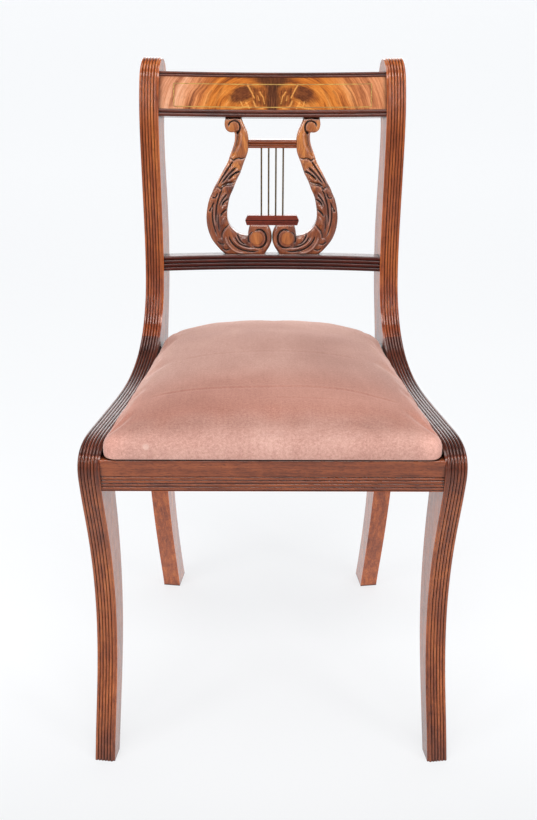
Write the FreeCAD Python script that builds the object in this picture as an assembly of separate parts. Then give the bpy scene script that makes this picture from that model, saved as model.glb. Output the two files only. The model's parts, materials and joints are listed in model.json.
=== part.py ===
import FreeCAD, Part
import math
import os

# Lyre back dining chair, Regency pattern, mahogany with a drop-in seat.
# Millimetres, +Z up, +Y towards the back, the chair faces -Y.
# The origin is on the floor, under the centre of the chair's bounding box.

os.makedirs("parts", exist_ok=True)
V = FreeCAD.Vector

# ------------------------------------------------------------------ driving dimensions
HALF_FRONT = 233.5          # outer face of a side frame from the centre line, at the front corner
CONVERGE = 0.13257          # each side frame turns in towards the back by this angle (radians)
SIDE_W = 27.0               # thickness of a side frame, the width of its reeded face
REED_W = 4.08               # width of one reed on the side frames
REEDS = 6                   # reeds on each side frame, then a flat fillet on the inner side
REED_DEEP = 1.5
SKIN = 0.15                 # reeds are worked this far below the sawn edge

RAIL_BOTTOM = 398.0         # underside of the side rails
SEAT_TOP_OF_RAIL = 439.5    # the drop-in seat rests at this height
FRONT_RAIL_Y = 2.0
FRONT_RAIL_T = 22.0
REAR_RAIL_Y = 349.0
REAR_RAIL_T = 21.0

CREST_Y, CREST_Z = 384.6, 778.9      # front lower edge of the crest rail at the centre line
CREST_LEAN = math.radians(15.0)
CREST_H = 59.7
CREST_T = 19.0
CREST_R = 1020.0                     # radius of the rail in plan
VENEER = 0.9
STRING_W = 1.2
STRING_X = 136.5
STRING_Z0, STRING_Z1 = 12.7, 44.5

LOWER_Z0, LOWER_H = 561.5, 21.8
LOWER_Y = 380.0
LOWER_T = 16.0
LOWER_R = 1253.0

LYRE_Y = 382.0
LYRE_T = 13.0
LYRE_LEAN = math.radians(1.46)
STRING_DIA = 2.4

SEAT_GAP = 0.6              # between the covered seat and each side frame
SEAT_FRONT = 0.5
SEAT_BACK = 372.0
COVER_T = 1.2
COVER_Z0 = 439.9
SEAT_TOP = 489.0
FRAME_T = 14.0              # thickness of the loose seat's beech frame

CA, SA = math.cos(CONVERGE), math.sin(CONVERGE)

# ------------------------------------------------------------------ the side frame's outline
# (s, z): s runs back along the side frame from the front corner, z is the height.
# One smooth line: up the front of the sabre leg, over the knee, back along the
# top of the side rail, up the front of the back post and over its scrolled top.
FRONT = [(-25.0, -14.0), (-20.5, 0.0), (-12.9, 27.0), (-3.0, 58.0), (7.6, 90.0), (17.0, 122.5),
         (24.2, 156.0), (28.9, 190.0), (30.7, 227.0), (29.0, 265.0), (24.1, 304.0), (16.0, 344.0),
         (6.8, 383.0), (2.4, 405.0), (0.4, 421.0), (1.4, 431.0), (4.4, 438.5), (8.6, 443.8),
         (15.0, 448.4), (24.0, 451.9), (36.0, 453.8), (54.0, 453.9), (81.0, 451.8), (110.0, 449.3),
         (141.0, 446.7), (173.5, 444.2), (204.0, 442.7), (232.0, 442.7), (256.5, 444.9),
         (276.5, 448.9), (294.0, 454.3), (309.0, 460.9), (321.0, 468.5), (332.0, 477.2),
         (346.0, 492.6), (354.0, 505.0), (360.5, 518.0), (365.5, 531.5), (369.0, 546.0),
         (372.6, 572.0), (374.4, 600.0), (375.0, 630.0), (374.4, 664.0), (373.9, 700.0),
         (373.6, 735.0), (374.0, 762.0), (375.6, 785.0), (378.8, 806.0), (382.8, 823.0),
         (387.4, 836.6), (393.6, 846.0), (402.6, 852.6), (414.6, 855.5), (425.6, 852.4),
         (432.6, 844.6), (436.4, 833.0), (436.6, 820.0)]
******
• _Exercise_:
Output every line above without altering anything.

• _Full solution_:
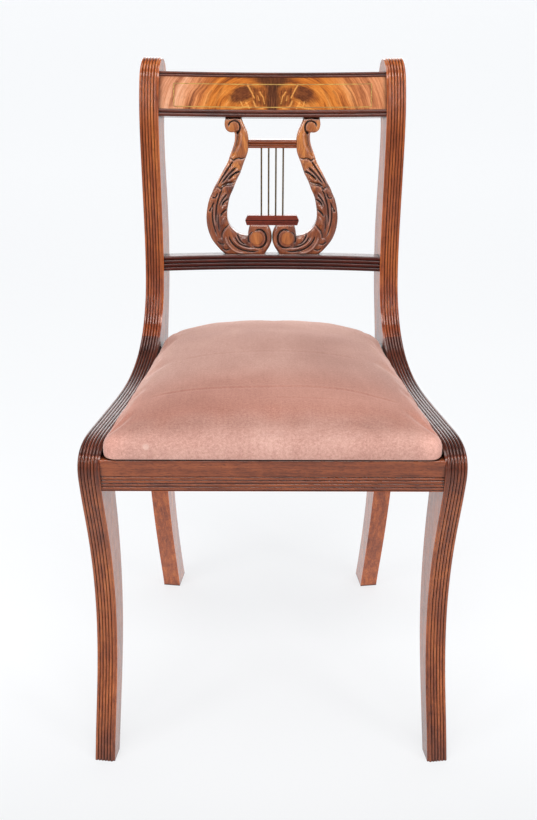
Write the FreeCAD Python script that builds the object in this picture as an assembly of separate parts. Then give the bpy scene script that makes this picture from that model, saved as model.glb. Output the two files only. The model's parts, materials and joints are listed in model.json.
=== part.py ===
import FreeCAD, Part
import math
import os

# Lyre back dining chair, Regency pattern, mahogany with a drop-in seat.
# Millimetres, +Z up, +Y towards the back, the chair faces -Y.
# The origin is on the floor, under the centre of the chair's bounding box.

os.makedirs("parts", exist_ok=True)
V = FreeCAD.Vector

# ------------------------------------------------------------------ driving dimensions
HALF_FRONT = 233.5          # outer face of a side frame from the centre line, at the front corner
CONVERGE = 0.13257          # each side frame turns in towards the back by this angle (radians)
SIDE_W = 27.0               # thickness of a side frame, the width of its reeded face
REED_W = 4.08               # width of one reed on the side frames
REEDS = 6                   # reeds on each side frame, then a flat fillet on the inner side
REED_DEEP = 1.5
SKIN = 0.15                 # reeds are worked this far below the sawn edge

RAIL_BOTTOM = 398.0         # underside of the side rails
SEAT_TOP_OF_RAIL = 439.5    # the drop-in seat rests at this height
FRONT_RAIL_Y = 2.0
FRONT_RAIL_T = 22.0
REAR_RAIL_Y = 349.0
REAR_RAIL_T = 21.0

CREST_Y, CREST_Z = 384.6, 778.9      # front lower edge of the crest rail at the centre line
CREST_LEAN = math.radians(15.0)
CREST_H = 59.7
CREST_T = 19.0
CREST_R = 1020.0                     # radius of the rail in plan
VENEER = 0.9
STRING_W = 1.2
STRING_X = 136.5
STRING_Z0, STRING_Z1 = 12.7, 44.5

LOWER_Z0, LOWER_H = 561.5, 21.8
LOWER_Y = 380.0
LOWER_T = 16.0
LOWER_R = 1253.0

LYRE_Y = 382.0
LYRE_T = 13.0
LYRE_LEAN = math.radians(1.46)
STRING_DIA = 2.4

SEAT_GAP = 0.6              # between the covered seat and each side frame
SEAT_FRONT = 0.5
SEAT_BACK = 372.0
COVER_T = 1.2
COVER_Z0 = 439.9
SEAT_TOP = 489.0
FRAME_T = 14.0              # thickness of the loose seat's beech frame

CA, SA = math.cos(CONVERGE), math.sin(CONVERGE)

# ------------------------------------------------------------------ the side frame's outline
# (s, z): s runs back along the side frame from the front corner, z is the height.
# One smooth line: up the front of the sabre leg, over the knee, back along the
# top of the side rail, up the front of the back post and over its scrolled top.
FRONT = [(-25.0, -14.0), (-20.5, 0.0), (-12.9, 27.0), (-3.0, 58.0), (7.6, 90.0), (17.0, 122.5),
         (24.2, 156.0), (28.9, 190.0), (30.7, 227.0), (29.0, 265.0), (24.1, 304.0), (16.0, 344.0),
         (6.8, 383.0), (2.4, 405.0), (0.4, 421.0), (1.4, 431.0), (4.4, 438.5), (8.6, 443.8),
         (15.0, 448.4), (24.0, 451.9), (36.0, 453.8), (54.0, 453.9), (81.0, 451.8), (110.0, 449.3),
         (141.0, 446.7), (173.5, 444.2), (204.0, 442.7), (232.0, 442.7), (256.5, 444.9),
         (276.5, 448.9), (294.0, 454.3), (309.0, 460.9), (321.0, 468.5), (332.0, 477.2),
         (346.0, 492.6), (354.0, 505.0), (360.5, 518.0), (365.5, 531.5), (369.0, 546.0),
         (372.6, 572.0), (374.4, 600.0), (375.0, 630.0), (374.4, 664.0), (373.9, 700.0),
         (373.6, 735.0), (374.0, 762.0), (375.6, 785.0), (378.8, 806.0), (382.8, 823.0),
         (387.4, 836.6), (393.6, 846.0), (402.6, 852.6), (414.6, 855.5), (425.6, 852.4),
         (432.6, 844.6), (436.4, 833.0), (436.6, 820.0)]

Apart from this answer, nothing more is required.